И вдруг — не состоялся!
Обострение обстоятельств эффективно только тогда, когда они расшевеливают наше воображение, а оно, в свою очередь, будит отзывчивость наших чувств. Какие бы «страсти» мы ни придумывали, если они не трогают нашего чувства, они бессмысленны. И дело вовсе не в «экстремальности» этих выдумок, как я уже говорил, а в том, чтобы они были связаны с моими «хотениями» и побуждали бы их остроту, азартность и создавали «болевые точки».
Важно заметить, что истинно нажитые предлагаемые обстоятельства обязательно будут питать внутренний монолог и отразятся на нем.
Когда на сценической площадке у актера возникает линия подлинной внутренней жизни, в его воображении теснятся видения. И часто мы можем заметить в реальной жизни, как, беседуя с кем-то, глядя на предметы, мы лишь как бы смотрим, как бы видим. На самом же деле мы видим то, что нам подает наше внутреннее зрение, «обслуживающее» нашу мысль. То же происходит и на сцене, если мы приближаемся к органической правде. И когда я говорю, что геолог ждет звонка, а сам в это время мысленно пребывает в Ленинграде, представляет себе дом свой, и что и как сейчас там делает жена, — речь идет именно об этой ленте видений. Но он здесь, на переговорной, и в какие-то моменты реальный план — люди, обстановка, окружающая жизнь — вытесняют видения и завладевают его вниманием, а затем снова в его сознании существует тот, другой, воображаемый мир.
Как разбудить свою чувственную природу? Никто из вас не был в ситуации нашего геолога, «роман жизни» мы можем сочинить лишь на основании разных сведений о такой жизни, которые мы накопили при посредстве книг, кино, рассказов бывалых людей. Но каждый из вас знает по собственному чувственному опыту, что такое тоска от разлуки, что такое трудность и опасность преодолений. И не важно, что не в тайге, не в болотной топи вы испытали страх или необходимость преодолеть некую опасность. Важно вызвать в себе свое, реально знаемое, пережитое и по характеру близкое к нужному для данного случая, чувство. Испытывать можно только свои чувства. Никаких чужих чувств мы испытывать не можем. Никто из вас не задушил Дездемону, но найти в своем чувственном опыте зернышки тех чувств, из которых выросла ревность мавра, вы можете, они есть в каждом и каждым человеком пережиты. Зернышки или зерна. И если их правильно растить — они вырастут в страсти. А растят их предлагаемые обстоятельства {372} и вера в них. Магическое «если бы…», приводящее к тому, что Станиславский называл «Я есмь».

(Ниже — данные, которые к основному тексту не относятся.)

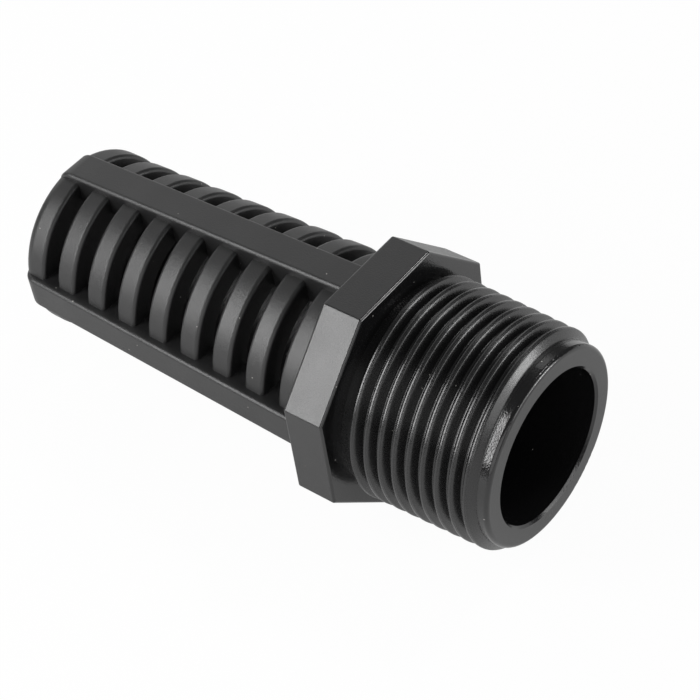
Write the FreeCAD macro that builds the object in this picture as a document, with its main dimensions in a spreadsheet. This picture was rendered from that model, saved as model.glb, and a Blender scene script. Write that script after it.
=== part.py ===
import FreeCAD, Part
import math
import os

import Sketcher

# Threaded suction strainer, moulded in one piece
# The long axis is X. The collar's face on the thread side lies in the plane X = 0, the
# thread stub stands on its +X side and the slotted barrel on its -X side. +Z is the
# outward normal of one flat of the octagonal collar, and one of the four bars lies
# along the top of the barrel under that flat.

os.makedirs("parts", exist_ok=True)
doc = FreeCAD.newDocument("suction_strainer")

# Driving sizes in millimetres, one named cell each
SIZES = (
    ("across_flats", 38.0, "octagonal collar, flat to flat"),
    ("collar_depth", 6.7, "collar, along the axis"),
    ("collar_round", 0.4, "radius on every edge of the collar"),
    ("bore_radius", 11.8, "straight bore through stub, collar and neck"),
    ("mouth_bevel", 0.35, "bevel at the mouth of the bore"),
    ("stub_depth", 24.1, "collar face to the end face of the stub"),
    ("root_radius", 15.57, "root of the taper thread at the collar face"),
    ("root_taper", 0.03125, "radius lost for each millimetre along the thread"),
    ("nose_depth", 2.2, "plain nose beyond the last thread"),
    ("nose_radius", 15.2, "plain nose"),
    ("nose_lead", 0.5, "slope from the thread root up to the nose"),
    ("nose_round", 0.65, "radius round the end face"),
    ("barrel_depth", 56.85, "collar to the closed far end"),
    ("barrel_radius", 15.7, "ribs where the barrel leaves the collar"),
    ("barrel_radius_far", 13.97, "ribs carried on to the far end"),
    ("neck_depth", 4.9, "plain neck between the collar and the first slot"),
    ("ring_depth", 4.6, "plain ring between the last slot and the far end"),
    ("ring_radius", 14.27, "plain ring at the far end"),
    ("ring_round", 1.9, "radius round the closed far end"),
    ("slot_count", 8, "slots in each of the four windows"),
    ("slot_width", 2.6, "slot at the floor of its cut"),
    ("slot_flare", 0.12, "how far each wall of a slot leans back over the height of its cut"),
    ("slot_spare", 1.0, "how far a slot's cut runs out past the bars"),
    ("rib_round", 0.6, "radius on the outer edges of ribs, neck and ring"),
    ("bar_width", 5.6, "longitudinal bar"),
    ("bar_height", 16.9, "axis to the flat of a bar at the collar"),
    ("bar_height_far", 14.93, "axis to the flat of a bar at the far end"),
    ("bar_round", 0.6, "radius along the edges of a bar"),
    ("bar_end_round", 2.9, "radius where a bar turns down at the far end"),
    ("end_wall", 2.8, "thickness of the closed far end"),
    ("cavity_radius_far", 10.9, "inside of the barrel at the closed far end"),
    ("core_spare", 1.5, "from the cavity's wall in to the floor of a slot's cut"),
)

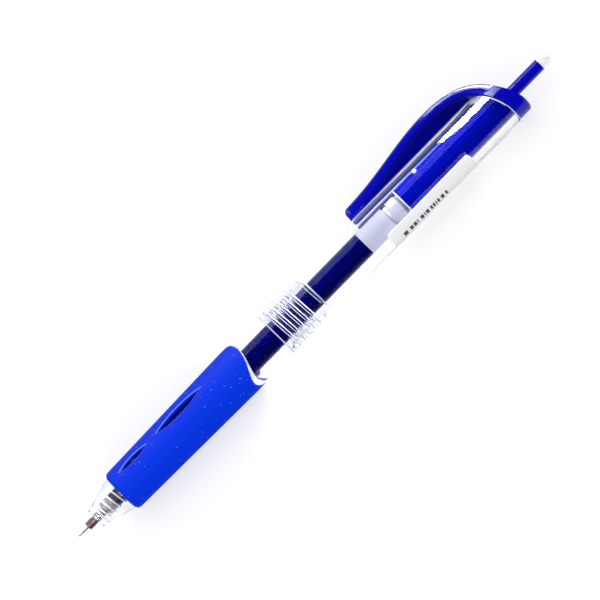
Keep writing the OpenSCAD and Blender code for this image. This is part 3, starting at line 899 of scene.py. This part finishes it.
# %% Rear section
rim_x, rim_bevel = along(128), 0.18 * mm
clear_rear = merged_copy("rear_barrel", "clear_rear_section")
cut_away(clear_rear, groove_cutter(64.1, 5.05, 4.6, 5.2, -rest_roll + math.pi))
cut_away(clear_rear, groove_cutter(74.3, 0.9, 4.6, 5.0, -rest_roll + math.pi))
bevel_where(clear_rear, rim_bevel, 1, lambda middle, one, other: middle.x > rim_x
            and radius_of(middle) > 5.6 * mm and faces_along(one) != faces_along(other))
smooth(clear_rear, 30)
paint(clear_rear, clear_plastic)
refinish(clear_rear, frosted, lambda centre, normal: faces_along(normal) and radius_of(centre) > ring_r * mm
         and not along(thread_u[0]) < centre.x < rim_x)
# The socket's thread flanks get the satin with its painted sheen.
refinish(clear_rear, satin_painted_sheen, lambda centre, normal: faces_along(normal) and in_thread(centre)
         and radius_of(centre) > socket_r * mm)
stand_for(clear_rear, "rear_barrel", "rear")

# %% [markdown]
# ## The grip
# The rubber is cut through by two rows of leaf-shaped slots. The edges of
# the real slots are rounded and catch the light, so a copy of the grip gets
# a bevel along them, in a lighter blue that is a painted highlight.

# %% Grip
slotted = merged_copy("grip", "slotted_grip")
slots_from, slots_to = grip_low.x + 2 * mm, grip_high.x - 5 * mm
slot_bevel = 0.22 * mm


def on_skin(place, normal):
    """Whether a face lies on the grip's outer skin."""
    return abs(normal.dot(outward_at(place))) > 0.9


def slot_edge(middle, one, other):
    """Whether an edge lies between the grip's skin and the wall of a slot."""
    return (slots_from < middle.x < slots_to and radius_of(middle) > 5.2 * mm
            and on_skin(middle, one) != on_skin(middle, other))


bevel_where(slotted, slot_bevel, 1, slot_edge, clamp=False)
smooth(slotted, 35)
paint(slotted, grip_rubber)
# The faces that look inwards get the darker blue of painted shade, with a painted glow.
refinish(slotted, grip_inside_painted_shade_glow, lambda centre, normal: normal.dot(outward_at(centre)) < -0.9)
# The slots' bevelled rims get the lighter blue of a painted highlight.
refinish(slotted, grip_rim_painted_highlight, lambda centre, normal: slots_from < centre.x < slots_to
         and 0.25 < normal.dot(outward_at(centre)) < 0.96 and not faces_along(normal))
stand_for(slotted, "grip", "front")

# %% [markdown]
# A small bright spot shows on the barrel near the clip. It is taken for the
# mark of the gate through which the mould was filled: a small round pip,
# which glints in the light. The inset and the move below take the bevel's
# faces along with the top. That folds the pip's rim over itself by about a
# hundredth of a millimetre, and no dimple forms. To get one, only the top
# face would be selected again before the inset.

# %% Gate mark
pip_r, pip_height = 0.55 * mm, 0.26 * mm
carrier = surface_of(clear_rear)
spot, outward = place_at("gate_nub", carrier)
bpy.ops.object.select_all(action="DESELECT")
bpy.ops.mesh.primitive_cylinder_add(vertices=20, radius=pip_r, depth=pip_height, location=(0, 0, 0))
gate = bpy.context.object
gate.name = "gate_mark"
gate.data.name = "gate_mark"
bpy.context.tool_settings.mesh_select_mode = (False, False, True)
bpy.ops.object.mode_set(mode="EDIT")
bpy.ops.mesh.select_all(action="DESELECT")
bpy.ops.object.mode_set(mode="OBJECT")
for face in gate.data.polygons:
    face.select = face.normal.z > 0.9
bpy.ops.object.mode_set(mode="EDIT")
bpy.ops.mesh.bevel(offset=0.08 * mm, segments=2, affect="EDGES")
bpy.ops.mesh.inset(thickness=0.1 * mm)
bpy.ops.transform.translate(value=(0, 0, -0.07 * mm))
bpy.ops.object.mode_set(mode="OBJECT")
gate.rotation_euler = outward.to_track_quat("Z", "Y").to_euler()
gate.location = spot + outward * 0.04 * mm
only(gate)
bpy.ops.object.transform_apply(location=True, rotation=True)
smooth(gate, 40)
paint(gate, frosted)
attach(gate, "rear")
print("gate mark at", [round(v, 4) for v in spot])

# %% [markdown]
# ## Sizes and image points
# How far does each feature show from where the photograph has it? An edge
# across the pen is measured along the pen only, a spot both ways. The gate
# mark and the bars were placed by their own points, so their offsets only
# check the rays. The camera comes from one line along the pen in the same
# photograph, and the pen's lengths were measured on that line, so the other
# offsets show that the work agrees with its source. None of them is an
# independent test of the pen's size.

# %% Sizes and points
def spots(piece, chosen=None):
    """Where the camera sees a piece's vertices, or those for which chosen(place) is true."""
    places = [v.co for v in piece.data.vertices]
    return [seen_at(place) for place in places if chosen is None or chosen(place)]


def middle_of(places):
    """The middle of a set of image points."""
    return tuple(sum(place[i] for place in places) / len(places) for i in (0, 1))


def edge_off(name, place):
    """How far an edge across the pen is from its point, measured along the pen."""
    step = ((place[0] - points[name][0]) * picture_along.x
            - (place[1] - points[name][1]) * picture_along.y)
    return (round(step * picture_along.x, 1), round(-step * picture_along.y, 1))


def spot_off(name, place):
    """How far a spot is from its point."""
    return (round(place[0] - points[name][0], 1), round(place[1] - points[name][1], 1))


def front_edge(piece, depth=0.05 * mm):
    """The middle of a piece's foremost vertices."""
    first = min(v.co.x for v in piece.data.vertices)
    return middle_of(spots(piece, lambda place: place.x < first + depth))


def rear_edge(piece, depth=0.05 * mm):
    """The middle of a piece's rearmost vertices."""
    last = max(v.co.x for v in piece.data.vertices)
    return middle_of(spots(piece, lambda place: place.x > last - depth))


pieces = [threaded, clear_rear, clip, slotted, nodes["writing_point"], nodes["writing_ball"],
          nodes["push_button"], nodes["button_plug"]]
outline = [place for piece in pieces for place in spots(piece)]
cap_low = [v.co.x for v in clip.data.vertices if outward_at(v.co).dot(clip_way) < -0.5]
front_slot_end = 26.5
rims = [face.center for face in slotted.data.polygons
        if slotted.data.materials[face.material_index] == grip_rim_painted_highlight
        and face.center.x < along(front_slot_end)
        and outward_at(face.center).dot(towards_camera) > 0.2]
off = {
    "front_slot": spot_off("front_slot", middle_of([seen_at(place) for place in rims])),
    "object_left": (round(min(x for x, _ in outline) - points["object_left"][0], 1), 0),
    "object_right": (round(max(x for x, _ in outline) - points["object_right"][0], 1), 0),
    "object_top": (0, round(min(y for _, y in outline) - points["object_top"][1], 1)),
    "object_bottom": (0, round(max(y for _, y in outline) - points["object_bottom"][1], 1)),
    "point_tip": spot_off("point_tip", front_edge(nodes["writing_ball"])),
    "grip_front": edge_off("grip_front", front_edge(slotted)),
    "section_joint": edge_off("section_joint", front_edge(clear_rear)),
    "clip_free_end": edge_off("clip_free_end", front_edge(clip)),
    "sleeve_front": edge_off("sleeve_front", front_edge(nodes["guide_sleeve"])),
    "label_front": edge_off("label_front", front_edge(nodes["label"])),
    "label_rear": edge_off("label_rear", rear_edge(nodes["label"])),
    "gate_nub": spot_off("gate_nub", middle_of(spots(gate))),
    "cap_front": edge_off("cap_front", seen_at((min(cap_low), axis_y, axis_z))),
    "button_end": spot_off("button_end", rear_edge(nodes["button_plug"])),
    "bars_front": edge_off("bars_front", seen_at(bars_from)),
    "bars_rear": edge_off("bars_rear", seen_at(bars_to)),
}
print("points off by:", off)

«“Я есмь” на нашем языке говорит о том, что я поставил себя в центр вымышленных условий, что я чувствую себя находящимся среди них, что я существую в самой гуще воображаемой жизни, в мире воображаемых вещей и начинаю действовать от своего собственного имени, за свой страх и совесть» (т. 2, с. 79). «Я есмь» приводит к эмоции, к чувству, к переживанию. «“Я есмь” — это сгущенная, почти абсолютная правда на сцене» (т. 2, с. 203).
Сейчас речь идет не о создании характера, образа геолога таким, как он задан Алексиным, а о воспитании в себе хода мыслей, аналогичных его ходу мыслей, и возбуждении в себе чувственных откликов на них, аналогичных тем, которые предложил автор. Аналогичных, не более. Вы скажете: «я бы вел себя иначе, я не ревнив, я бы совсем иначе реагировал на молчание телефона». Правильно — иначе. Поэтому мы и говорим лишь об аналогичных мыслях и чувствах. Разумеется, что как бы мы ни говорили «я в предлагаемых обстоятельствах», если мы берем этюд на литературной основе, значит, мы так или иначе вынуждены входить в жизнь «роли». И тут нечего пугаться. «Образов» и «характеров» никто от вас пока не требует, а что вы вынуждены делать некий шаг, пусть самый маленький, к освоению проблемы перевоплощения — это прекрасно. Слава богу. И делайте его на здоровье.